Krzysztof Świrek - doctor of sociology and Assistant Professor at the Faculty of Sociology, University of Warsaw, where he lectures on classical sociological theory and holds seminars on critical social thought and visual discourse among other topics. Świrek published the book 'Theories of Ideology at the Junction of Marxism and Psychoanalysis' (Warsaw, 2018, in Polish), and several papers in Polish and international journals. He is a member of the editorial team of the journal View. Theories and Practices of Visual Culture.

Research Project

Hidden Class Particularism in Human Rights Discourse? Polish Case and Global Right-wing Populist Strategies

During recent years, much attention is devoted to the relation between right-wing populism and the question of citizenship and human rights. Right-wing populists present themselves as champions of the 'common man', and attack rights consensus as based on exclusion of moral majority's point of view.

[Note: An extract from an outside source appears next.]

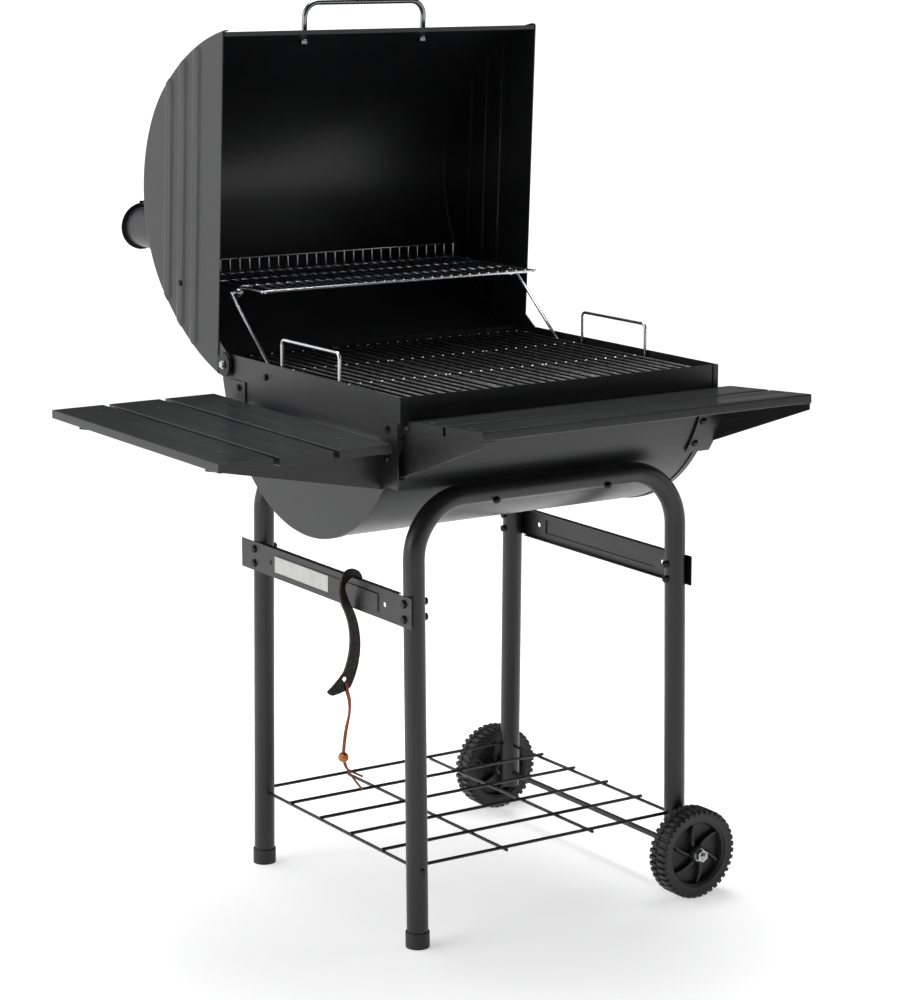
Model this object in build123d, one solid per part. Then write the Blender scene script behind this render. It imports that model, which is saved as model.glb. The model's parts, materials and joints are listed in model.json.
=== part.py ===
from build123d import *
import math
import os

# Barrel charcoal grill on a wheeled tube frame, with its lid standing open.
# Millimetres. X runs along the barrel, -Y is the front, Z is up, and the floor is at Z = 0.

# --- barrel ---
body_length = 570.0        # over the outside of the two end plates
body_width = 520.0         # front to back at the rim
rim_height = 825.0
skirt_height = 42.0        # upright band under the rim
bowl_depth = 204.0         # curved part below the skirt
sheet = 1.5                # pressed steel of barrel, lid and ends
seam_gap = 0.1             # between a sheet and the flange that wraps it
end_flange = 9.0           # how far an end plate wraps the shell
rim_hem = 7.0              # folded edge along the long sides

# --- lid ---
lid_front_overhang = 10.0  # lid edge in front of the barrel's front
lid_rear_overhang = 4.0
lid_height = 261.0
lid_roundness = 0.847      # radius at the top of the lid over its half width
lid_flank_start = 47.0     # degrees from the top where the flatter flank begins
lid_side_gap = 3.5         # from a barrel end to the inside of the lid end
lid_seat_gap = 0.5         # closed lid edge above the rim
lid_hem = 14.0
open_angle = 87.0
hinge_inset = 14.0         # hinge axis in front of the barrel's back
hinge_drop = 17.0          # hinge axis below the rim
ear_radius = 21.0
hinge_bolt = 8.0
hinge_washer = 38.0
rib_width = 26.0
rib_rise = 2.5
rib_places = ((82.0, 237.0), (127.0, 216.0), (172.0, 180.0))  # height above the lid edge, half length

# --- chimney ---
chimney_x = -217.0
chimney_y = 92.0           # with the lid shut
chimney_length = 405.0     # top of the pipe above the lid edge
chimney_bore = 64.0
chimney_wall = 1.2
chimney_flange = 104.0
cap_diameter = 79.0
cap_gap = 0.4

# --- lid handle ---
handle_span = 222.0
handle_reach = 58.0
handle_rod = 9.0
handle_rise = 62.0         # above the lid edge
handle_corner = 24.0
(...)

The aim of this project is to analyse how certain uses of the rights and citizenship discourse can produce exclusions that can, in consequence, play into the hands of right-wing populists. I will devote special attention to the Polish case to present how certain understanding of democracy and human rights, developed by liberal-democratic elites during 1980s and 1990s, actually excluded working classes from politics. The understanding of democratic order that was connected mainly to political and not social rights pushed the notion of citizenship in distinctively middle-class direction. This elitist understanding of democracy was subsequently prone to critique, which could use discourse of human rights and citizenship as an example of elitist appropriation of universalist values.

The wider commitment of the project is a conviction that in order to tackle the right-wing populist appropriation of the working classes representatives' position, democracies need to tackle the ‘class blindness’ of rights and citizenship discourse.